Still in Bonavista, we’re talking to one of the local hosts overseeing Cynthia Renard’s A Sperm Whale Called Tryphon. This is one of the most playful installations in the biennale—a delightful collaboration with school students from across the peninsula exploring the question of what it is for a whale to die, featuring a large paper sculpture of a whale that hangs from the ceiling. There’s a video playing inside of the whale that collages together news items about the whale Tryphon who died, in 2009, while swimming up the St. Lawrence after getting tangled in fishing gear. The kids even wrote letters to the whale.  

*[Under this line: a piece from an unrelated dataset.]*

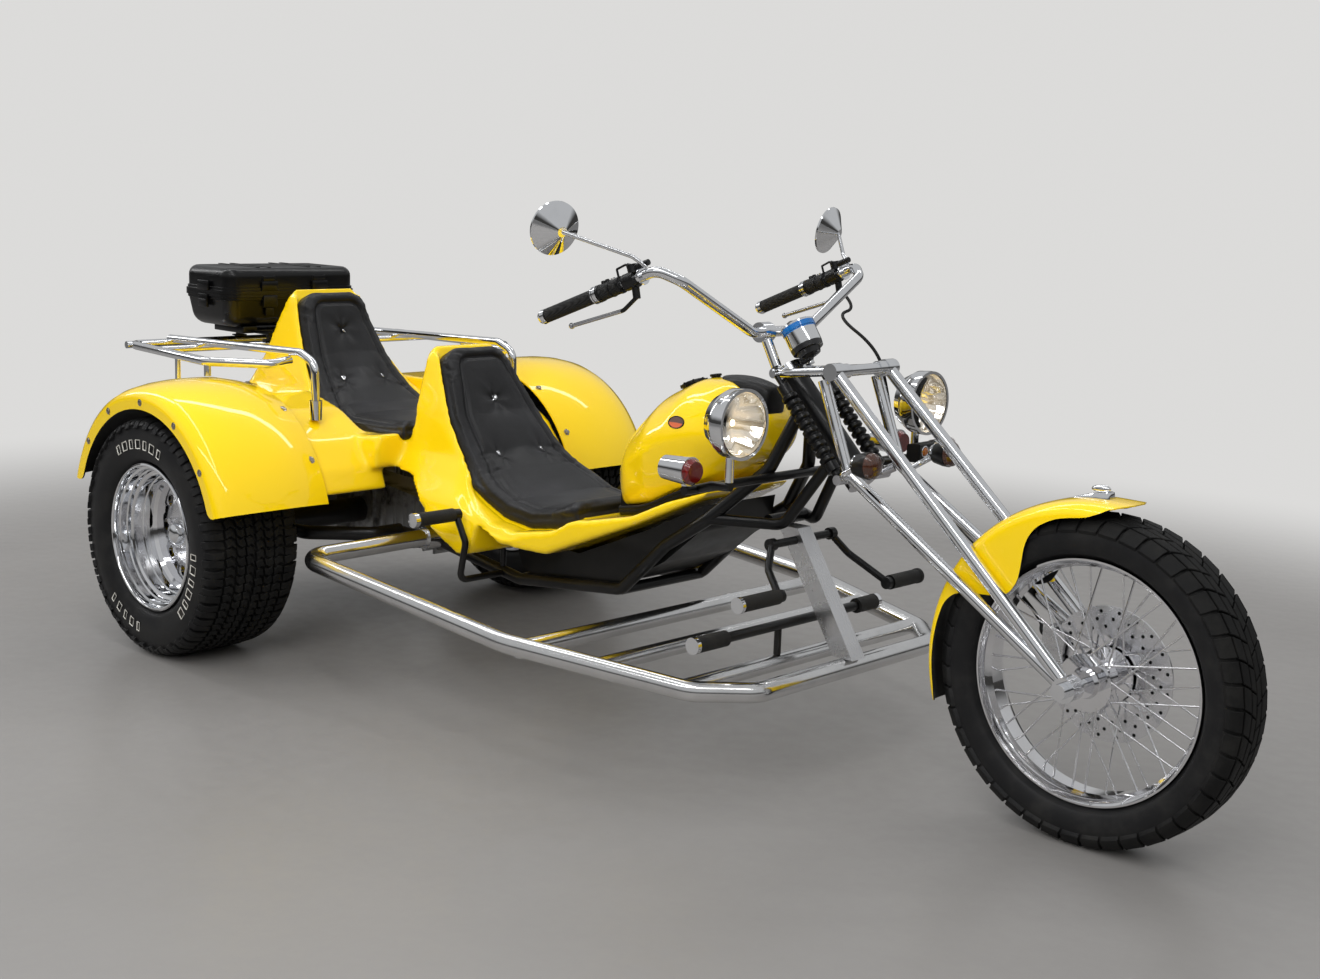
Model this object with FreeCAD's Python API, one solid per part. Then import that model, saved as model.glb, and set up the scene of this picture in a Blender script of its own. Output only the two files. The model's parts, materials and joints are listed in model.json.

When we tell another couple there that they should go see Gauthier’s skull at the old hardware store, the on-site host pipes up, excited to tell us a story. There’s a certain way a Newfoundlander’s body starts to shift with excitement when they have a yarn to tell. Apparently, she and her husband were the ones that drove the whale skull from hundreds of kilometers away in the town of Dildo, where for decades it sat outside a small museum. The Biennale had been working with Gauthier to find something to carve. When they stopped to take a closer look at the skull, at first it seemed that little was left of it. Then they turned the skull onto its side, to discover that the surface closest to the ground was perfectly preserved. Ready to be worked. So they loaded it onto the truck, and brought it to Durdle’s. 

“Oh my Jesus,” she says, “look at what that artist made from that.” 

Or, look at what he found.

The fourth edition of the Bonavista Biennale ran from August 19 to September 17.